THE PROBLEM: Take each line that has the word "this" and return it.

SUPPLIED INFORMATION:

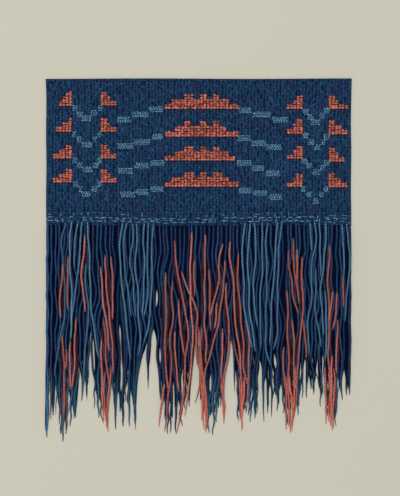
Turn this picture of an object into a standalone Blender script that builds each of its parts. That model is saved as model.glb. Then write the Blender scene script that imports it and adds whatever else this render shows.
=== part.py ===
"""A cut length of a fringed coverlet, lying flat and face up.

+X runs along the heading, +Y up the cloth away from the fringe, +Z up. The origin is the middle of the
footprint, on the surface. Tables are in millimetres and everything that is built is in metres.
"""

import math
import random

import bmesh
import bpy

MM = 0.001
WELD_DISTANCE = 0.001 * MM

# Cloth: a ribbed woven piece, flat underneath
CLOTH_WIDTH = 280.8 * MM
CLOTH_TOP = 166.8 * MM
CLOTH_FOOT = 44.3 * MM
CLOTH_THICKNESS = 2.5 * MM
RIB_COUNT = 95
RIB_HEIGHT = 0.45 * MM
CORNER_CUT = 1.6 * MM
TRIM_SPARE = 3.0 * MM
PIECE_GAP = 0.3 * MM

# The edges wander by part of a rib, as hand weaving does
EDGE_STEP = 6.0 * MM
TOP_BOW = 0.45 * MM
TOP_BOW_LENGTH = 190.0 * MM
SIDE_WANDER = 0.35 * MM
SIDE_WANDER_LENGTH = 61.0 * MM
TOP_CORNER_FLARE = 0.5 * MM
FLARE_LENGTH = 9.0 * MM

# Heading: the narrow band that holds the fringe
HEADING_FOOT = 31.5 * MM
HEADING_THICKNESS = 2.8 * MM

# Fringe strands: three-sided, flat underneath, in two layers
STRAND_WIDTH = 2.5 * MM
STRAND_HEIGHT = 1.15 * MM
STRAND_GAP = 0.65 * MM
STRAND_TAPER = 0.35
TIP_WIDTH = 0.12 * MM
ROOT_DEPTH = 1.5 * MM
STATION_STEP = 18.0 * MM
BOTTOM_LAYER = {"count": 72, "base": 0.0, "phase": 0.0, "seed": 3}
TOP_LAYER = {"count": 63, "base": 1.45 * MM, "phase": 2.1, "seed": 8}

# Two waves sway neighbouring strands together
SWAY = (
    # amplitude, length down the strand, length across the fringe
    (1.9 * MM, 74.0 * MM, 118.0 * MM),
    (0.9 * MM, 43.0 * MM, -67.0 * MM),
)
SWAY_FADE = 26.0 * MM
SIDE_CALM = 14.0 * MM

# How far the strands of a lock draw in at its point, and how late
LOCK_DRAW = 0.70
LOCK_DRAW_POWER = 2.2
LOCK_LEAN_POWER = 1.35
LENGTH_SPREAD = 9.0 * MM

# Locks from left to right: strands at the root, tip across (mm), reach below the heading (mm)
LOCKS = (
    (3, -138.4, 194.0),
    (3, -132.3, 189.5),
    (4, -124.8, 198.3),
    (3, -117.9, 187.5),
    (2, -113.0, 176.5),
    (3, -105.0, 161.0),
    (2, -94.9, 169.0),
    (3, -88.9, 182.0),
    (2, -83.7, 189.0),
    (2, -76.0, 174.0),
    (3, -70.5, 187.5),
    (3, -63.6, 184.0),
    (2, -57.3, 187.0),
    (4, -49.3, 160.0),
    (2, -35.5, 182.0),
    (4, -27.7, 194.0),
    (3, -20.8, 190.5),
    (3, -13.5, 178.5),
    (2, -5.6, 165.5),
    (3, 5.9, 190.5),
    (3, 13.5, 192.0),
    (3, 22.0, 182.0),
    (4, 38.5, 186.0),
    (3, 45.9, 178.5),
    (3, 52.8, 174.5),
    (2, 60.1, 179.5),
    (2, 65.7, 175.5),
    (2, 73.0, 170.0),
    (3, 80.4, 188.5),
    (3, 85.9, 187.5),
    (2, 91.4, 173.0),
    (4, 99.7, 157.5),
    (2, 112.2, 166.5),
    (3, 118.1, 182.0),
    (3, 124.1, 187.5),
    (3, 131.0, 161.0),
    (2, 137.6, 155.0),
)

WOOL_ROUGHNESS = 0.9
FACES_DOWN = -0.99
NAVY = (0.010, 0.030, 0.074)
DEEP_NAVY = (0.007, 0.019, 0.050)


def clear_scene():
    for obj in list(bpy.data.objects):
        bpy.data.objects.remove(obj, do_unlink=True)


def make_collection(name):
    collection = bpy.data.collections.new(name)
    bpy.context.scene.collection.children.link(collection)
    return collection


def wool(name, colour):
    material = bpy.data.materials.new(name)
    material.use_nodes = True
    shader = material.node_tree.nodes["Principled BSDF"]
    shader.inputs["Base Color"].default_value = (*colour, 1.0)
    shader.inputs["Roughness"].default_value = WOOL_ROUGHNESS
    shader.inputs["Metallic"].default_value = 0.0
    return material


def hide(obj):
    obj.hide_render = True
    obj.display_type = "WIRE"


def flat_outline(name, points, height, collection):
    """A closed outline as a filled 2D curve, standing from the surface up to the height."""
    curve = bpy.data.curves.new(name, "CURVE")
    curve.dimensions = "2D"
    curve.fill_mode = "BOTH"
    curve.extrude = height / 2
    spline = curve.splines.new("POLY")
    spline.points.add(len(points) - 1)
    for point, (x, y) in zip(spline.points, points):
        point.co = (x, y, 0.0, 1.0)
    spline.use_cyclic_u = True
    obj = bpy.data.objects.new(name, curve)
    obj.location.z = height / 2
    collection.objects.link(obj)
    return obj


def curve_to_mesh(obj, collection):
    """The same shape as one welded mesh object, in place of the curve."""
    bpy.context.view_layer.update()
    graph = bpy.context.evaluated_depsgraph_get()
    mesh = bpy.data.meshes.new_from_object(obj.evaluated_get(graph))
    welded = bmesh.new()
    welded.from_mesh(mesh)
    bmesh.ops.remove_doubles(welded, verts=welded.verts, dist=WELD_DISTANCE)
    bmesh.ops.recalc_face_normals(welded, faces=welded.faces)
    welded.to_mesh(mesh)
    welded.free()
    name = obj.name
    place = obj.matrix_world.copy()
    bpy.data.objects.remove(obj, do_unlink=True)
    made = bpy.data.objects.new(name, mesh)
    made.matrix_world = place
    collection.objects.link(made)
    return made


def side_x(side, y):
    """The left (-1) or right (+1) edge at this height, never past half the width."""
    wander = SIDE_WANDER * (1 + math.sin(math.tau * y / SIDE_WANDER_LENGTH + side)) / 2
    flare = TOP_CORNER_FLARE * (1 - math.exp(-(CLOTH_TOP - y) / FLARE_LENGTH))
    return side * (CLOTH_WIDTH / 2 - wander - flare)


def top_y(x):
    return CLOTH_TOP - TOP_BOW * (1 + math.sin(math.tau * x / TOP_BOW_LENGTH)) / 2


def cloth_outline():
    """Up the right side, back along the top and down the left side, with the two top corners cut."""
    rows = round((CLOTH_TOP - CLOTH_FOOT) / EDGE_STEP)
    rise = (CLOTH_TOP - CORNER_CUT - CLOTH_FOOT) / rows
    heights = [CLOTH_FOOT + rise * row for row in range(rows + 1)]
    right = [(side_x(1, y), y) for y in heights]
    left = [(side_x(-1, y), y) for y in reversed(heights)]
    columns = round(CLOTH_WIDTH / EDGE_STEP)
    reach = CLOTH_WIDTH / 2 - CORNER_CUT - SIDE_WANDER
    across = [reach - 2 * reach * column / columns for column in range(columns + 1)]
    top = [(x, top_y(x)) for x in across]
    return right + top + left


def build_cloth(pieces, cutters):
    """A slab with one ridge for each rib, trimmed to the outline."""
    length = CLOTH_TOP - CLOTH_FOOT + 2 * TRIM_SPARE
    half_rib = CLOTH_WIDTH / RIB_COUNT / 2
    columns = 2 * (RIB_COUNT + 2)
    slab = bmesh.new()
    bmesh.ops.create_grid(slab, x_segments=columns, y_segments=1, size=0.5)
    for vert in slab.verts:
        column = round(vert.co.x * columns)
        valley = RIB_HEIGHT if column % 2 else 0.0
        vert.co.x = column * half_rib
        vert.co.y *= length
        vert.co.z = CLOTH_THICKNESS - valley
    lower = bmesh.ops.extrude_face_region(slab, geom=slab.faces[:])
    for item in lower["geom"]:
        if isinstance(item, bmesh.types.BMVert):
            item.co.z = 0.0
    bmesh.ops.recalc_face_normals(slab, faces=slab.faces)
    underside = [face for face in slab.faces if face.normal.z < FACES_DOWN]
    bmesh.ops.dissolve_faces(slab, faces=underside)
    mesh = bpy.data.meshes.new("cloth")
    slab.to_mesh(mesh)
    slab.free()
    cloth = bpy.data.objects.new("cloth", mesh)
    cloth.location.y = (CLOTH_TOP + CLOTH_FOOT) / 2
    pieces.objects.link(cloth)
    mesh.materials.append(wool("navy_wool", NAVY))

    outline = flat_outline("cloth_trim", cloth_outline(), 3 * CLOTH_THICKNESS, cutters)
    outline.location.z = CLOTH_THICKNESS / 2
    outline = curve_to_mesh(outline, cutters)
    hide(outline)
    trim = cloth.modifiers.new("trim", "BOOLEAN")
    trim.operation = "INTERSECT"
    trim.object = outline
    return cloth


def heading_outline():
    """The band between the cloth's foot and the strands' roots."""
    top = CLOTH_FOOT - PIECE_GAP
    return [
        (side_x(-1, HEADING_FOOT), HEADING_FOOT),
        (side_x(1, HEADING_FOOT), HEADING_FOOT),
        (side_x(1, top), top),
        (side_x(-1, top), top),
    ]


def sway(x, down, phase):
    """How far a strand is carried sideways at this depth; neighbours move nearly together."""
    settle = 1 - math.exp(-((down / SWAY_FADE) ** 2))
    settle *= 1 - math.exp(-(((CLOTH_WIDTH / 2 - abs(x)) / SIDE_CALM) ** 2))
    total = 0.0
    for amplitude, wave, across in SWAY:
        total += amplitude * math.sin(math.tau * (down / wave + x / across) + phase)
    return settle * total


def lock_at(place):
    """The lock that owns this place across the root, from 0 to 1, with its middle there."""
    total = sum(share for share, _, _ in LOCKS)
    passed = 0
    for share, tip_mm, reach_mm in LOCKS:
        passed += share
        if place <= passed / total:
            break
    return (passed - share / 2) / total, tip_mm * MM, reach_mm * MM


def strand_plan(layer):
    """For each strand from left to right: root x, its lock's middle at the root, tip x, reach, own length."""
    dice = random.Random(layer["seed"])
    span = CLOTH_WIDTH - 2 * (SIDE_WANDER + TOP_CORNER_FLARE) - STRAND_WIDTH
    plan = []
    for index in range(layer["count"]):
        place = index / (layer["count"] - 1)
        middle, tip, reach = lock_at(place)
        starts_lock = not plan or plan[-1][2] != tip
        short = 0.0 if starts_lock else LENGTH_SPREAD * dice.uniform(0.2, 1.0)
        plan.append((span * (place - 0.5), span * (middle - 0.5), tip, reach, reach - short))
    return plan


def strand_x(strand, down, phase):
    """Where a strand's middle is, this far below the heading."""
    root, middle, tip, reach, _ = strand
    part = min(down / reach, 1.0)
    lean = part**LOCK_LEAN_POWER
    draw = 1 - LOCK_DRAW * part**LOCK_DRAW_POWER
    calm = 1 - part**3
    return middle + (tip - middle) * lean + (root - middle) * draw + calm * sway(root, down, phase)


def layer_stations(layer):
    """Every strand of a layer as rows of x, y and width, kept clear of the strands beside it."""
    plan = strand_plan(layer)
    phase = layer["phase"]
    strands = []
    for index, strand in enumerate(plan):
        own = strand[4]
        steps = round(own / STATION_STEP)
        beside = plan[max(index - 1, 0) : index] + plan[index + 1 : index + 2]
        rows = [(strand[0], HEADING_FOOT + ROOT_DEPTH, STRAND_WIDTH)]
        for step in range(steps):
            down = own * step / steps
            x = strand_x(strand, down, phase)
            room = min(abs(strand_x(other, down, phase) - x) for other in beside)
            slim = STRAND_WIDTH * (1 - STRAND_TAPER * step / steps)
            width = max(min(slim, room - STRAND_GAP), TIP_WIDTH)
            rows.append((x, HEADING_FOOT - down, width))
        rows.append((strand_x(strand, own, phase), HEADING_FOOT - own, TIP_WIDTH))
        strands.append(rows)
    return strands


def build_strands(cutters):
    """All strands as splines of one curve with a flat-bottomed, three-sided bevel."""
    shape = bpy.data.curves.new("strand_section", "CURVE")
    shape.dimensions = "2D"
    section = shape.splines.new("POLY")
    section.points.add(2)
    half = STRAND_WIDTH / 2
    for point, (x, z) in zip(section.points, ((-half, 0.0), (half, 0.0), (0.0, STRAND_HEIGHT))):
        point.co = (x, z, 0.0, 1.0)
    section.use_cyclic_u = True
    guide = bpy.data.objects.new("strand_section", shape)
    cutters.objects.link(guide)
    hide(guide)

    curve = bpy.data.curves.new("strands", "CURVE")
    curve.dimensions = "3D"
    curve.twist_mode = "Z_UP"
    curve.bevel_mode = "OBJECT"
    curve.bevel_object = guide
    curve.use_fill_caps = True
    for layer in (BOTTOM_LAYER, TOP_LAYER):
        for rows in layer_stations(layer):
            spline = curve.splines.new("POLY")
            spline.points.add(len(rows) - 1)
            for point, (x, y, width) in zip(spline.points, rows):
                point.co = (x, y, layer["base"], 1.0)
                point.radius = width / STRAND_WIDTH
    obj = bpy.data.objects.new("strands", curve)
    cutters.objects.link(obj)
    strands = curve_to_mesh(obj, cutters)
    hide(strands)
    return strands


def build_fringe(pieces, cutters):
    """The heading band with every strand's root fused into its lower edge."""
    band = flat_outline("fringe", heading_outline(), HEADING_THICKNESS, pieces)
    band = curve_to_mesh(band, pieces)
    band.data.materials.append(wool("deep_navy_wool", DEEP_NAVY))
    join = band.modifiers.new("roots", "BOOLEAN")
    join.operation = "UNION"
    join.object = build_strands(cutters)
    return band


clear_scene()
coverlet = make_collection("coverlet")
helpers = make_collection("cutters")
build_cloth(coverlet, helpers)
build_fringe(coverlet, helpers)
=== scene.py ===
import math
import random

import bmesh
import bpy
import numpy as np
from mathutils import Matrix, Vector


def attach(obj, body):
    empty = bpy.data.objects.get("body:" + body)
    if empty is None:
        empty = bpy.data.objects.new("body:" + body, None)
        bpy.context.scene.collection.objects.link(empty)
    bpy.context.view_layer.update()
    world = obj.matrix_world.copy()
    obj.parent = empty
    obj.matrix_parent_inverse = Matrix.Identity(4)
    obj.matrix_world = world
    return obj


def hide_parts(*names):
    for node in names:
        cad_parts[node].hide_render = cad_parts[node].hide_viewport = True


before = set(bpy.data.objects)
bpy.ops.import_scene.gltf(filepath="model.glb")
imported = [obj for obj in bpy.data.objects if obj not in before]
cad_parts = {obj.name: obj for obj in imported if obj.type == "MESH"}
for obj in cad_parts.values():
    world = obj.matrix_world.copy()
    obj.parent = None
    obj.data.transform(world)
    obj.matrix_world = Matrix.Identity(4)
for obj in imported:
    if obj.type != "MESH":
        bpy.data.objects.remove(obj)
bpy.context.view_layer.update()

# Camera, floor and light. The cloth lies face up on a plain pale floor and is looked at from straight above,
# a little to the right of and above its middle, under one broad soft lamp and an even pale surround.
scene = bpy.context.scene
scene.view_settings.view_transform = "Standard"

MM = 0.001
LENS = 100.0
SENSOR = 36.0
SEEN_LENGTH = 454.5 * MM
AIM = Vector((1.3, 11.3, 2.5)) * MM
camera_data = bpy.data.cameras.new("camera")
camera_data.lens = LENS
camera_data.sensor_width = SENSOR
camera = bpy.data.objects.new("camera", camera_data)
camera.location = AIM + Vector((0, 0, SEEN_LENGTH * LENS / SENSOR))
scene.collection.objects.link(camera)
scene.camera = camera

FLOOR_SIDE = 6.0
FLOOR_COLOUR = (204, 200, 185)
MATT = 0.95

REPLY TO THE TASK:
Turn this picture of an object into a standalone Blender script that builds each of its parts. That model is saved as model.glb. Then write the Blender scene script that imports it and adds whatever else this render shows.
    """The left (-1) or right (+1) edge at this height, never past half the width."""
    """How far a strand is carried sideways at this depth; neighbours move nearly together."""
    """The lock that owns this place across the root, from 0 to 1, with its middle there."""
    """Where a strand's middle is, this far below the heading."""